In case you missed it recently, Google Photos has decided to end their free unlimited photo hosting service. Beginning in June of next year users will be limited to 15GB of space before being asked to pay for more storage. How much you’ll have to pay will depend on how much storage you use. Unfortunately for me, I have more photos than fit their top tier $100/year plan, so even if I wanted to pay I’d be capped out of the service.
While I don’t begrudge Google, a trillion dollar company that makes billions of dollars a year, from wanting to make even MORE money, I am offended by the bait and switch approach that they took with Google Photos. Offering a user the first hit for free is classic dealer marketing. A lot of time and energy goes into organizing your photos on ANY photo sharing site and when someone spends hundreds or even thousands of hours organizing their photos at a site only to be priced out of the site, those are countless hours that you will never get back.

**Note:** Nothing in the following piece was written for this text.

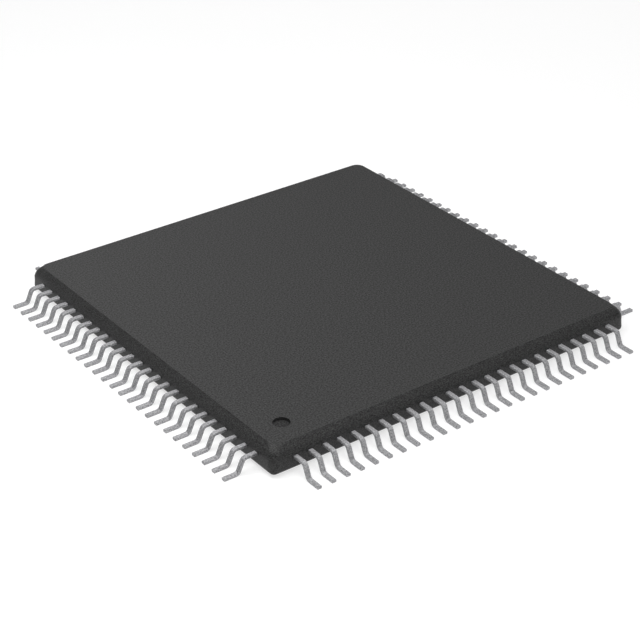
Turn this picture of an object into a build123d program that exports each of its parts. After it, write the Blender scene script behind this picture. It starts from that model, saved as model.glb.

Fortunately for me I’ve spent a lot less time using Google Photos for the past few years. Google’s consistent bad faith across photo hosting/sharing products has left me very skeptical of anything they do anymore.
Some of you may remember Picasa (Google killed it). I was a user of that. I also was a big user of Google Buzz (they killed that too). Then I put hundreds of hours into my photography on Google+ (once again RIP). We used to do photowalks and hangouts and lots of other fun things around photography with Google+. Here’s my old Google+ url.
Initially I was super excited about Google Photos, but that changed over time. I was disappointed that one of their early features, photo facial recognition, didn’t really work for me. It limited the service to 200 faces and unfortunately for me when the service launched it grabbed a bunch of faces of musicians I’d photographed performing at Coachella and chose those as the ones to tag. There was no way to delete those and have it choose people who were actually my family, friends, neighbors, etc.
I was also disappointed that the hours and hours and hours I’d spent keywording all my photos in Adobe Lightroom were stripped out of my uploads to Google Photos. I’m not sure why Google would want to remove one of the best ways for me to search my photos from their service but for whatever reason they strip this data.
Still, Google Photos was free (even though it downsized my photos). It’s hard to complain about free — until they locked my gmail. Last year I received a rather ominous message from Google threatening that unless I paid them for more storage they were going to turn my gmail off.
It turns out that even though Google Photos claimed to be able to convert my photos to high quality JPEGs with free unlimited storage, that TIFF files generated by the software program Analog Efex Pro (ironically a former Google owned product before they jettisoned that as well) were not being converted by Google Photos and were sucking up my gmail storage which was then demanding payment from me. They actually locked my gmail and I missed several important emails that were blocked during this fiasco.
By this point I was about ready to delete my Google Photos account — except I could not find ANY way to delete my Google Photos account. That’s right you can’t just delete Google Photos. You have to delete your entire Google account including your Gmail!
While this is my unhappy story and experience with Google Photos, many, many users were duped into signing up for a free service that they thought would protect, as Google put it, their “lifetime of memories.” Now Google is demanding money from these users.
To me it seems wrong (even evil — remember their old motto “don’t be evil” that they also abandoned?) that Google would bait and switch so many users on this product. You can’t/won’t get the many hours that you spent organizing your photos on Google Photos back. Some will just begrudgingly pay up. What I see is one of the world’s largest companies who used a classic monopolistic tactic to grab market share by pricing out and hurting smaller competitors and now wants to profit from their move.
Once burned shame on you.
Twice, three times, four times, five times, six times burned, shame on me. I will never trust Google with another product again.
Thankfully there is an alternative to Google Photos, good old trustworthy Flickr. Here is a thoughtful analysis done by Jeremy Zero comparing Google Photos and Flickr.
I’ve been using Flickr since 2004 and as long as I can remember my Flickr Pro account has remained unlimited. Flickr/SmugMug CEO Don MacAskill even recently re-iterated Flickr’s commitment to honoring their unlimited service. While Flickr may not be a trillion dollar company or make billions of dollars every year like Google does, they are a small company that cares about photographers and your photography. They also do a great job storing and sharing your full high-res, uncompressed, high quality images (and they even retain your photo keywords when you upload them there). I feel much better supporting an ethical small business than a trillion dollar company using monopolistic bait and switch tactics to try to drive the smaller guy out of business.